§ **Dataset section**:

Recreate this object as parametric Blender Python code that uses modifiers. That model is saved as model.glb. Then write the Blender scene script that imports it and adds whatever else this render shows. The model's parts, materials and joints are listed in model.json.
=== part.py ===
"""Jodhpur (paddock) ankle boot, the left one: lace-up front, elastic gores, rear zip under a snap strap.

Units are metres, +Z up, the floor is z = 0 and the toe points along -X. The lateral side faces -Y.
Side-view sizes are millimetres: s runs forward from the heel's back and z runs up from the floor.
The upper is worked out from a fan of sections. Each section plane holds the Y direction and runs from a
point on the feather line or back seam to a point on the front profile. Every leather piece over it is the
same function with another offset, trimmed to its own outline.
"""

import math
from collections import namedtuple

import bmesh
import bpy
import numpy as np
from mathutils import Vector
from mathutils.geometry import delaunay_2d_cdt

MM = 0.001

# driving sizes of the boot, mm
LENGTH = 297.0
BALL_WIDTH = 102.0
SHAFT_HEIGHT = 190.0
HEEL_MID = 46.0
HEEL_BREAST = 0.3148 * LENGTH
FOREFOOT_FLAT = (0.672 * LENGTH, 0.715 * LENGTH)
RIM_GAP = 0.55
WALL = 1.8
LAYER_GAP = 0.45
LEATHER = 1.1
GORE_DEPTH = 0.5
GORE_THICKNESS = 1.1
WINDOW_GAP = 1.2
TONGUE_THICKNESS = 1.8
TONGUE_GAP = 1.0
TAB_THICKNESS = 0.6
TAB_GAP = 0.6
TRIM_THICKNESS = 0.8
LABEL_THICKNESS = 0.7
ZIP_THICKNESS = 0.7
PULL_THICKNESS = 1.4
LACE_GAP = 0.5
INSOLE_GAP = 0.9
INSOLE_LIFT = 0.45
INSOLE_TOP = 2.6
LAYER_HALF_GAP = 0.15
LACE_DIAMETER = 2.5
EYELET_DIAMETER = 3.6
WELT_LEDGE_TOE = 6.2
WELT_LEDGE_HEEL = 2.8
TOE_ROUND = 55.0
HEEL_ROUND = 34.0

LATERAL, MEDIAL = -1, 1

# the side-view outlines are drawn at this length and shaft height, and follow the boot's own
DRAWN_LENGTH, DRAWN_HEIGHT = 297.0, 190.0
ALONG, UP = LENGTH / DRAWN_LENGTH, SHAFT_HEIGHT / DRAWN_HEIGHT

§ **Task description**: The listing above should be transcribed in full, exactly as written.

§ **Exercise response**:
Recreate this object as parametric Blender Python code that uses modifiers. That model is saved as model.glb. Then write the Blender scene script that imports it and adds whatever else this render shows. The model's parts, materials and joints are listed in model.json.
=== part.py ===
"""Jodhpur (paddock) ankle boot, the left one: lace-up front, elastic gores, rear zip under a snap strap.

Units are metres, +Z up, the floor is z = 0 and the toe points along -X. The lateral side faces -Y.
Side-view sizes are millimetres: s runs forward from the heel's back and z runs up from the floor.
The upper is worked out from a fan of sections. Each section plane holds the Y direction and runs from a
point on the feather line or back seam to a point on the front profile. Every leather piece over it is the
same function with another offset, trimmed to its own outline.
"""

import math
from collections import namedtuple

import bmesh
import bpy
import numpy as np
from mathutils import Vector
from mathutils.geometry import delaunay_2d_cdt

MM = 0.001

# driving sizes of the boot, mm
LENGTH = 297.0
BALL_WIDTH = 102.0
SHAFT_HEIGHT = 190.0
HEEL_MID = 46.0
HEEL_BREAST = 0.3148 * LENGTH
FOREFOOT_FLAT = (0.672 * LENGTH, 0.715 * LENGTH)
RIM_GAP = 0.55
WALL = 1.8
LAYER_GAP = 0.45
LEATHER = 1.1
GORE_DEPTH = 0.5
GORE_THICKNESS = 1.1
WINDOW_GAP = 1.2
TONGUE_THICKNESS = 1.8
TONGUE_GAP = 1.0
TAB_THICKNESS = 0.6
TAB_GAP = 0.6
TRIM_THICKNESS = 0.8
LABEL_THICKNESS = 0.7
ZIP_THICKNESS = 0.7
PULL_THICKNESS = 1.4
LACE_GAP = 0.5
INSOLE_GAP = 0.9
INSOLE_LIFT = 0.45
INSOLE_TOP = 2.6
LAYER_HALF_GAP = 0.15
LACE_DIAMETER = 2.5
EYELET_DIAMETER = 3.6
WELT_LEDGE_TOE = 6.2
WELT_LEDGE_HEEL = 2.8
TOE_ROUND = 55.0
HEEL_ROUND = 34.0

LATERAL, MEDIAL = -1, 1

# the side-view outlines are drawn at this length and shaft height, and follow the boot's own
DRAWN_LENGTH, DRAWN_HEIGHT = 297.0, 190.0
ALONG, UP = LENGTH / DRAWN_LENGTH, SHAFT_HEIGHT / DRAWN_HEIGHT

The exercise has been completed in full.